** Begin Provided material **

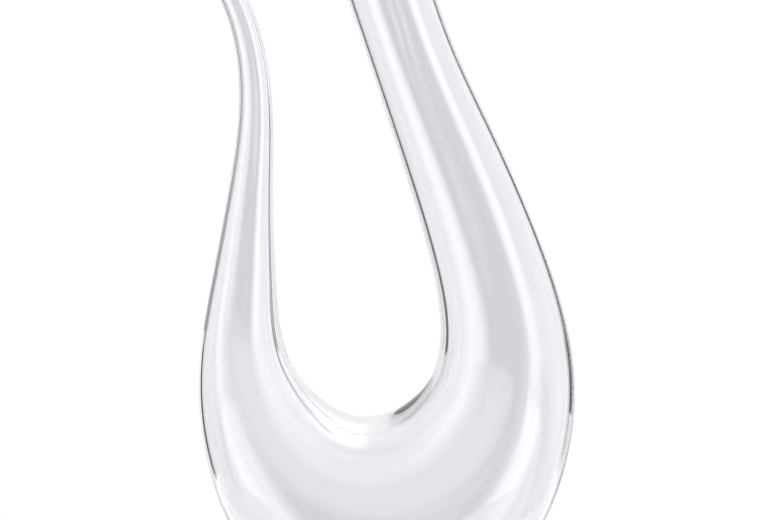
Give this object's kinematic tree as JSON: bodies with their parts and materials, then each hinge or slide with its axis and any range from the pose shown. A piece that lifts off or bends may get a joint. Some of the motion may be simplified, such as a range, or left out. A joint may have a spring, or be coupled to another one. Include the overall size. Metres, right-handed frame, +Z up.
{
  "type": "wine decanter",
  "caption": "U-shaped clear glass wine decanter: a deep oval bowl between a wide leaning filling neck and a slim tapering pouring horn.",
  "frame": {"origin": "on the table, under the middle of the overall width and depth", "axes": "+Z up along the overall height, +X from the pouring horn to the filling neck, +Y along the depth, across the plane that the bent axis lies in"},
  "size_m": [0.1949, 0.0994, 0.3496],
  "materials": {
    "glass": "clear, polished, with the faintest lavender-grey cast"
  },
  "bodies": {
    "root": {"foot": "glass", "lower_belly": "glass", "horn_flank": "glass", "neck_flank": "glass", "horn_shoulder": "glass", "neck_shoulder": "glass", "horn_stem": "glass", "horn_tip": "glass", "neck_stem": "glass", "neck_throat": "glass", "spout_rim": "glass", "neck_rim": "glass"}
  },
  "joints": []
}
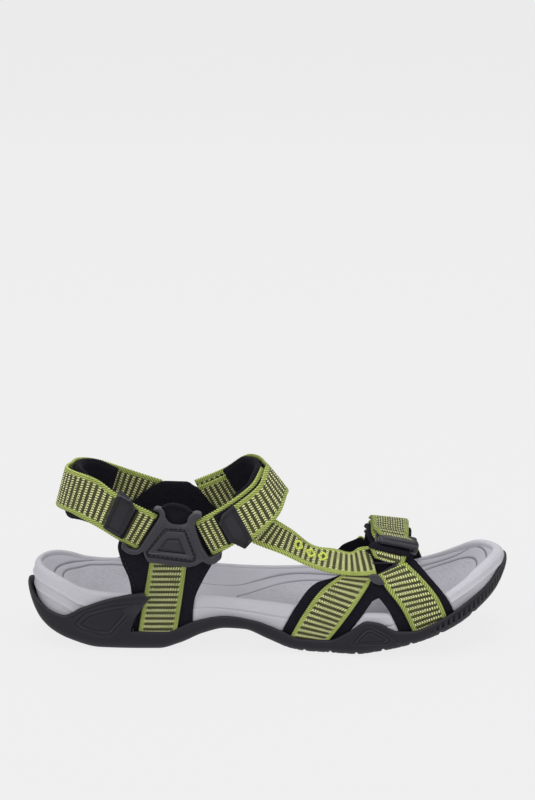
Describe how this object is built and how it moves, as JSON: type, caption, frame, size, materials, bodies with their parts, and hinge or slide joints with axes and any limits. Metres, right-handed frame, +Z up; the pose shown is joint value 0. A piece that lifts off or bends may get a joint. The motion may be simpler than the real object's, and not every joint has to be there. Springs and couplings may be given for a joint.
{
  "type": "strappy sport sandal",
  "caption": "Open sport sandal with woven straps, hub plates at the ankle, touch-fastened heel and ankle closures and a buckled toe strap on a contoured foam and rubber sole.",
  "frame": {"origin": "middle of the bounding box, on the ground under the sole", "axes": "+X from heel to toe, +Y towards the inner side of the right foot, +Z up"},
  "size_m": [0.2901, 0.0978, 0.1091],
  "materials": {
    "rubber": "matte black moulded tread rubber",
    "shank": "satin grey-green moulded plate",
    "foam": "matte grey moulded foam",
    "footbed_foam": "matte grey foam with pebbled zones",
    "plastic": "satin charcoal moulded plastic",
    "neoprene": "matte black knit-faced neoprene",
    "webbing": "lime and dark olive ribbed polyester webbing",
    "fastener": "black hook and loop tape"
  },
  "bodies": {
    "root": {"outsole": "rubber", "arch_insert": "shank", "midsole": "foam", "footbed": "footbed_foam", "outer_hub_lining": "neoprene", "inner_hub_lining": "neoprene", "outer_side_webbing": "webbing", "inner_side_webbing": "webbing", "outer_hub_plate": "plastic", "inner_hub_plate": "plastic", "outer_leg_lining": "neoprene", "inner_leg_lining": "neoprene", "outer_rear_leg_webbing": "webbing", "inner_rear_leg_webbing": "webbing", "outer_front_leg_webbing": "webbing", "inner_front_leg_webbing": "webbing", "outer_ring": "plastic", "inner_ring": "plastic", "heel_base_webbing": "webbing", "heel_loop_patch": "fastener", "heel_closure_webbing": "webbing", "heel_pad": "neoprene", "ankle_base_webbing": "webbing", "ankle_loop_patch": "fastener", "ankle_closure_webbing": "webbing", "ankle_pad": "neoprene", "instep_webbing": "webbing", "toe_strap_webbing": "webbing", "toe_strap_pad": "neoprene"},
    "heel_flap": {"heel_flap_webbing": "webbing", "heel_hook_patch": "fastener", "heel_pull_tab": "plastic"},
    "ankle_flap": {"ankle_flap_webbing": "webbing", "ankle_hook_patch": "fastener", "ankle_pull_tab": "plastic"},
    "buckle": {"buckle_frame": "plastic", "buckle_lever": "plastic"},
    "toe_tail": {"toe_strap_tail": "webbing"}
  },
  "joints": [
    {"name": "heel_flap_peel", "type": "hinge", "parent": "root", "child": "heel_flap", "pos_m": [-0.12166, -0.01939, 0.09456], "axis": [-0.2671, 0, -0.9637], "range_deg": [0, 90]},
    {"name": "ankle_flap_peel", "type": "hinge", "parent": "root", "child": "ankle_flap", "pos_m": [0.00537, -0.01909, 0.0999], "axis": [-0.5885, 0.0674, 0.8057], "range_deg": [0, 90]},
    {"name": "buckle_lift", "type": "hinge", "parent": "root", "child": "buckle", "pos_m": [0.075, -0.02893, 0.05925], "axis": [0.9816, 0, -0.1908], "range_deg": [0, 35]},
    {"name": "toe_tail_lift", "type": "hinge", "parent": "root", "child": "toe_tail", "pos_m": [0.0726, -0.00967, 0.06655], "axis": [0.9892, 0, -0.1463], "range_deg": [0, 70]}
  ]
}
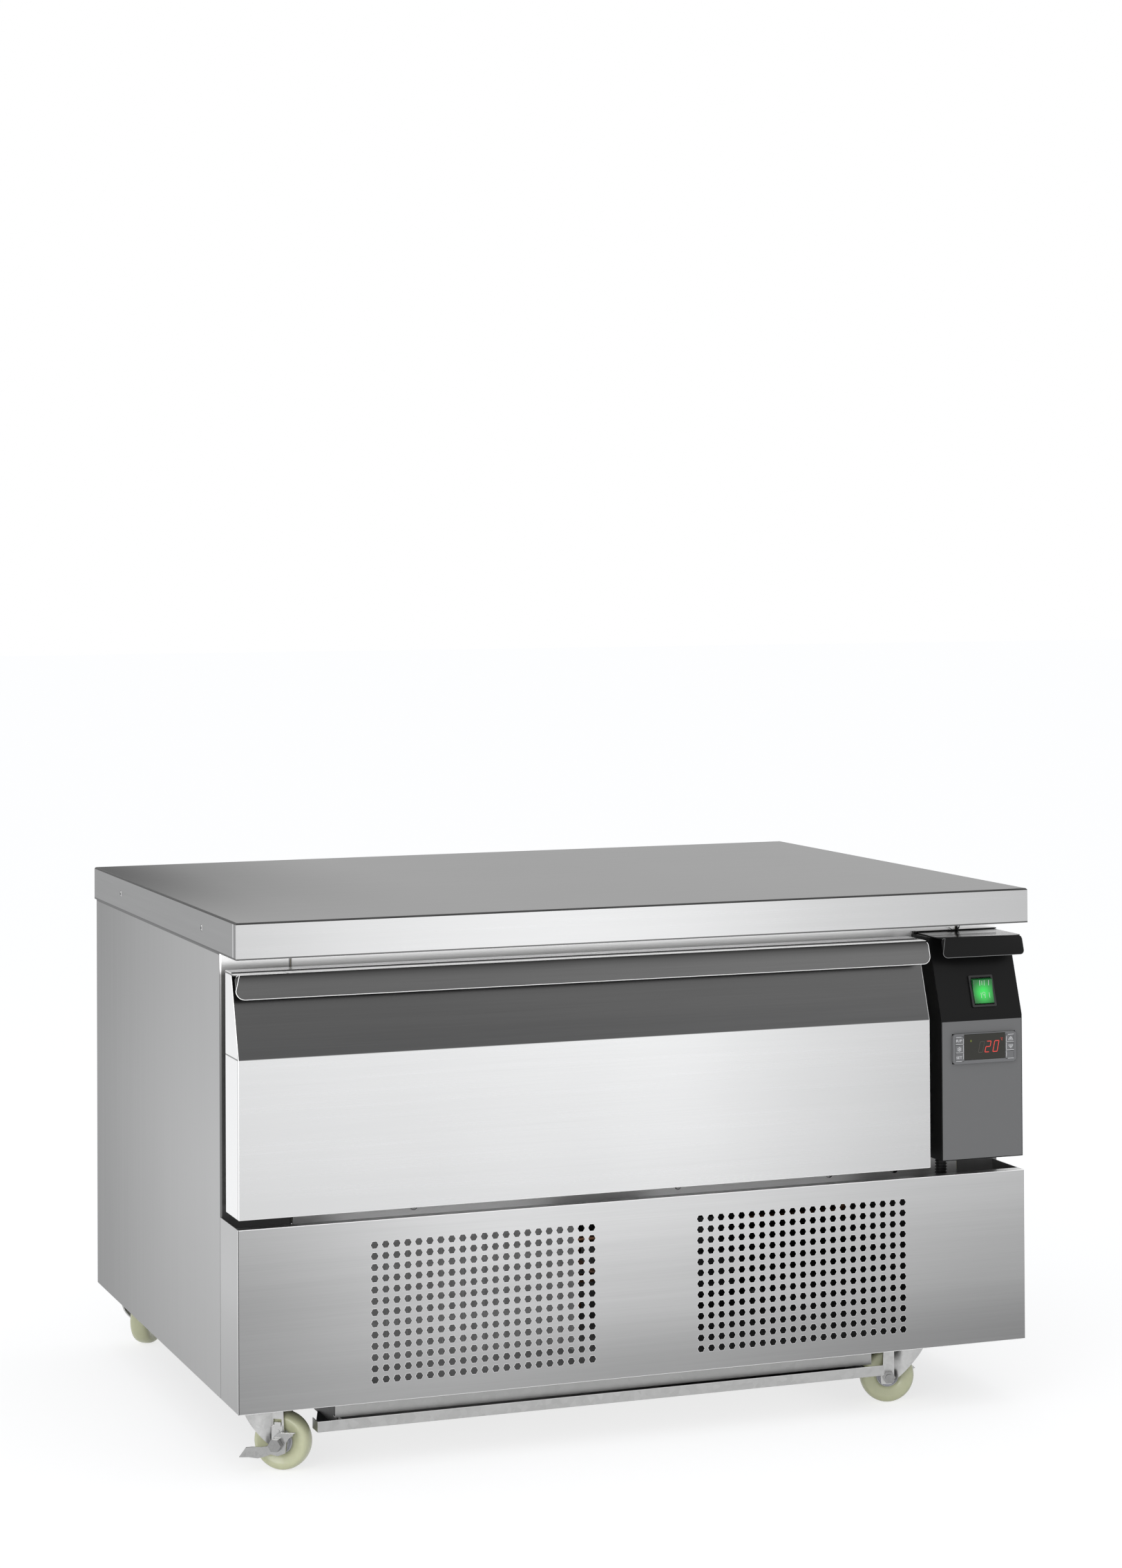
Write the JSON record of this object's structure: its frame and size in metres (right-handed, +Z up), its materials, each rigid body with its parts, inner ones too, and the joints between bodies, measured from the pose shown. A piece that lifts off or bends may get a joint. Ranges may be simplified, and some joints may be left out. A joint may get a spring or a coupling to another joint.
{
  "type": "refrigerated drawer unit",
  "caption": "Low refrigerated counter on swivel casters with a wide insulated drawer, a side control column, a perforated machine panel and a condensate tray.",
  "frame": {"origin": "on the floor, under the middle of the unit's bounding box", "axes": "+X to the right seen from the front, +Y to the back, +Z up"},
  "size_m": [0.9, 0.6864, 0.566],
  "materials": {
    "worktop_steel": "brushed stainless steel",
    "panel_steel": "brushed stainless steel",
    "front_steel": "brushed stainless steel",
    "liner_steel": "satin stainless steel",
    "galvanised": "galvanised sheet",
    "zinc": "zinc plated pressing",
    "screw_steel": "bright screw head",
    "board": "particle board",
    "foam": "rigid insulating foam",
    "black_paint": "satin black paint",
    "grey_film": "satin grey film",
    "grey_plastic": "satin grey plastic",
    "window_plastic": "smoked glossy window",
    "black_plastic": "black plastic",
    "green_rocker": "lit green translucent plastic",
    "gasket_rubber": "soft gasket",
    "white_plastic": "white plastic",
    "compressor_paint": "black paint",
    "fin_aluminium": "mill finish fins",
    "copper_pipe": "copper tube",
    "nylon_wheel": "cream nylon"
  },
  "bodies": {
    "cabinet": {"worktop": "worktop_steel", "worktop_core": "board", "screws": "screw_steel", "left_side_panel": "panel_steel", "right_side_panel": "panel_steel", "front_frame": "panel_steel", "rear_panel": "galvanised", "rear_grille": "galvanised", "cable_gland": "black_plastic", "foam_insulation": "foam", "inner_liner": "liner_steel", "partition_plate": "galvanised", "base_plate": "galvanised", "drain_pipe": "white_plastic", "lower_front_panel": "front_steel", "lower_panel_frame": "panel_steel", "tray_runners": "galvanised", "slide_cabinet_members": "zinc", "control_box": "black_paint", "control_overlay": "grey_film", "controller": "grey_plastic", "display_window": "window_plastic", "switch_frame": "black_plastic", "wiring_sleeve": "black_plastic", "compressor": "compressor_paint", "condenser_coil": "fin_aluminium", "condenser_fan_mount": "galvanised", "refrigerant_pipes": "copper_pipe", "evaporator_coil": "fin_aluminium", "evaporator_baffle": "liner_steel", "caster_plates": "zinc"},
    "drawer": {"slide_drawer_members": "zinc", "drawer_front_skin": "front_steel", "drawer_handle": "front_steel", "drawer_front_foam": "foam", "drawer_inner_frame": "white_plastic", "drawer_gasket": "gasket_rubber", "drawer_box": "liner_steel", "pan_support_bar": "liner_steel"},
    "slide_middle": {"slide_intermediates": "zinc"},
    "tray": {"condensate_tray": "galvanised"},
    "condenser_fan": {"condenser_fan_blade": "black_plastic"},
    "evaporator_fan": {"evaporator_fan_blade": "black_plastic"},
    "rocker": {"switch_rocker": "green_rocker"},
    "key_left_top": {"key_left_top": "grey_plastic"},
    "key_left_middle": {"key_left_middle": "grey_plastic"},
    "key_left_bottom": {"key_left_bottom": "grey_plastic"},
    "key_right_top": {"key_right_top": "grey_plastic"},
    "key_right_middle": {"key_right_middle": "grey_plastic"},
    "key_right_bottom": {"key_right_bottom": "grey_plastic"},
    "swivel_fl": {"caster_fork_fl": "zinc"},
    "wheel_fl": {"caster_wheel_fl": "nylon_wheel"},
    "brake_fl": {"brake_lever_fl": "zinc"},
    "swivel_fr": {"caster_fork_fr": "zinc"},
    "wheel_fr": {"caster_wheel_fr": "nylon_wheel"},
    "brake_fr": {"brake_lever_fr": "zinc"},
    "swivel_rl": {"caster_fork_rl": "zinc"},
    "wheel_rl": {"caster_wheel_rl": "nylon_wheel"},
    "swivel_rr": {"caster_fork_rr": "zinc"},
    "wheel_rr": {"caster_wheel_rr": "nylon_wheel"}
  },
  "joints": [
    {"name": "drawer_slide", "type": "slide", "parent": "cabinet", "child": "drawer", "axis": [0, -1, 0], "range_m": [0, 0.48]},
    {"name": "slide_middle_slide", "type": "slide", "parent": "cabinet", "child": "slide_middle", "axis": [0, -1, 0], "range_m": [0, 0.24]},
    {"name": "tray_slide", "type": "slide", "parent": "cabinet", "child": "tray", "axis": [0, -1, 0], "range_m": [0, 0.42]},
    {"name": "condenser_fan_spin", "type": "hinge", "parent": "cabinet", "child": "condenser_fan", "pos_m": [-0.186, -0.1983, 0.16025], "axis": [0, 1, 0], "continuous": true},
    {"name": "evaporator_fan_spin", "type": "hinge", "parent": "cabinet", "child": "evaporator_fan", "pos_m": [0.3112, 0.081, 0.3835], "axis": [1, 0, 0], "continuous": true},
    {"name": "key_left_top_press", "type": "slide", "parent": "cabinet", "child": "key_left_top", "axis": [0, 1, 0], "range_m": [0, 0.0004], "stiffness_N_per_m": 400},
    {"name": "key_left_middle_press", "type": "slide", "parent": "cabinet", "child": "key_left_middle", "axis": [0, 1, 0], "range_m": [0, 0.0004], "stiffness_N_per_m": 400},
    {"name": "key_left_bottom_press", "type": "slide", "parent": "cabinet", "child": "key_left_bottom", "axis": [0, 1, 0], "range_m": [0, 0.0004], "stiffness_N_per_m": 400},
    {"name": "key_right_top_press", "type": "slide", "parent": "cabinet", "child": "key_right_top", "axis": [0, 1, 0], "range_m": [0, 0.0004], "stiffness_N_per_m": 400},
    {"name": "key_right_middle_press", "type": "slide", "parent": "cabinet", "child": "key_right_middle", "axis": [0, 1, 0], "range_m": [0, 0.0004], "stiffness_N_per_m": 400},
    {"name": "key_right_bottom_press", "type": "slide", "parent": "cabinet", "child": "key_right_bottom", "axis": [0, 1, 0], "range_m": [0, 0.0004], "stiffness_N_per_m": 400},
    {"name": "rocker_tilt", "type": "hinge", "parent": "cabinet", "child": "rocker", "pos_m": [0.3975, -0.32784, 0.45254], "axis": [1, 0, 0], "range_deg": [-14, 0]},
    {"name": "swivel_fl_turn", "type": "hinge", "parent": "cabinet", "child": "swivel_fl", "pos_m": [-0.4093, -0.287, 0.075], "axis": [0, 0, 1], "continuous": true},
    {"name": "wheel_fl_roll", "type": "hinge", "parent": "swivel_fl", "child": "wheel_fl", "pos_m": [-0.3915, -0.29993, 0.03], "axis": [0.5878, 0.809, 0], "continuous": true},
    {"name": "brake_fl_press", "type": "hinge", "parent": "swivel_fl", "child": "brake_fl", "pos_m": [-0.3915, -0.29993, 0.03], "axis": [-0.5878, -0.809, 0], "range_deg": [-15, 0]},
    {"name": "swivel_fr_turn", "type": "hinge", "parent": "cabinet", "child": "swivel_fr", "pos_m": [0.323, -0.287, 0.075], "axis": [0, 0, 1], "continuous": true},
    {"name": "wheel_fr_roll", "type": "hinge", "parent": "swivel_fr", "child": "wheel_fr", "pos_m": [0.30185, -0.28094, 0.03], "axis": [-0.2756, -0.9613, 0], "continuous": true},
    {"name": "brake_fr_press", "type": "hinge", "parent": "swivel_fr", "child": "brake_fr", "pos_m": [0.30185, -0.28094, 0.03], "axis": [0.2756, 0.9613, 0], "range_deg": [0, 15]},
    {"name": "swivel_rl_turn", "type": "hinge", "parent": "cabinet", "child": "swivel_rl", "pos_m": [-0.4093, 0.283, 0.075], "axis": [0, 0, 1], "continuous": true},
    {"name": "wheel_rl_roll", "type": "hinge", "parent": "swivel_rl", "child": "wheel_rl", "pos_m": [-0.39564, 0.30024, 0.03], "axis": [-0.7837, 0.6211, 0], "continuous": true},
    {"name": "swivel_rr_turn", "type": "hinge", "parent": "cabinet", "child": "swivel_rr", "pos_m": [0.323, 0.283, 0.075], "axis": [0, 0, 1], "continuous": true},
    {"name": "wheel_rr_roll", "type": "hinge", "parent": "swivel_rr", "child": "wheel_rr", "pos_m": [0.33052, 0.30367, 0.03], "axis": [-0.9397, 0.342, 0], "continuous": true}
  ],
  "couplings": [
    {"joint": "slide_middle_slide", "follows": "drawer_slide", "ratio": 0.5}
  ]
}
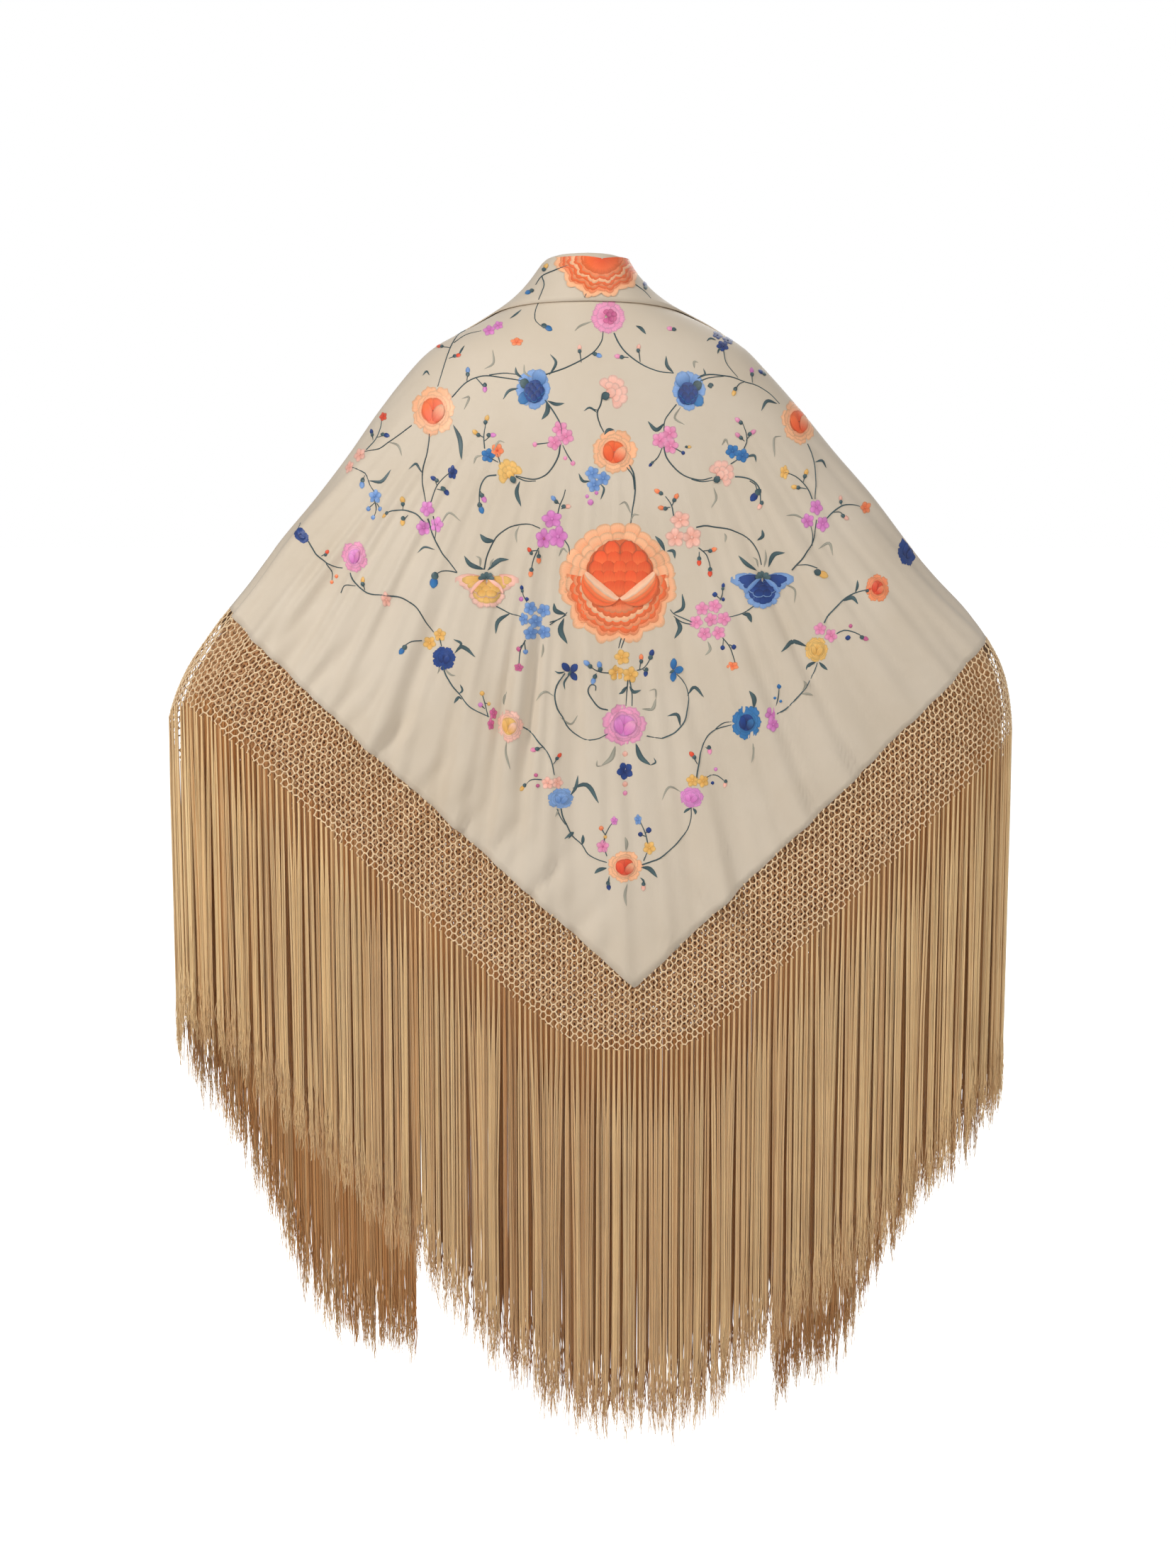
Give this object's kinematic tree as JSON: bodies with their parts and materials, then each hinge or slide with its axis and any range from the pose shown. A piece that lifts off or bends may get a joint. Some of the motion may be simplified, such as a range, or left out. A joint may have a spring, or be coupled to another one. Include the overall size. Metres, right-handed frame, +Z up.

** End Provided material **

**Goal:** Only the number is wanted: how many lines contain the string "shown"?

**Written solution:** 4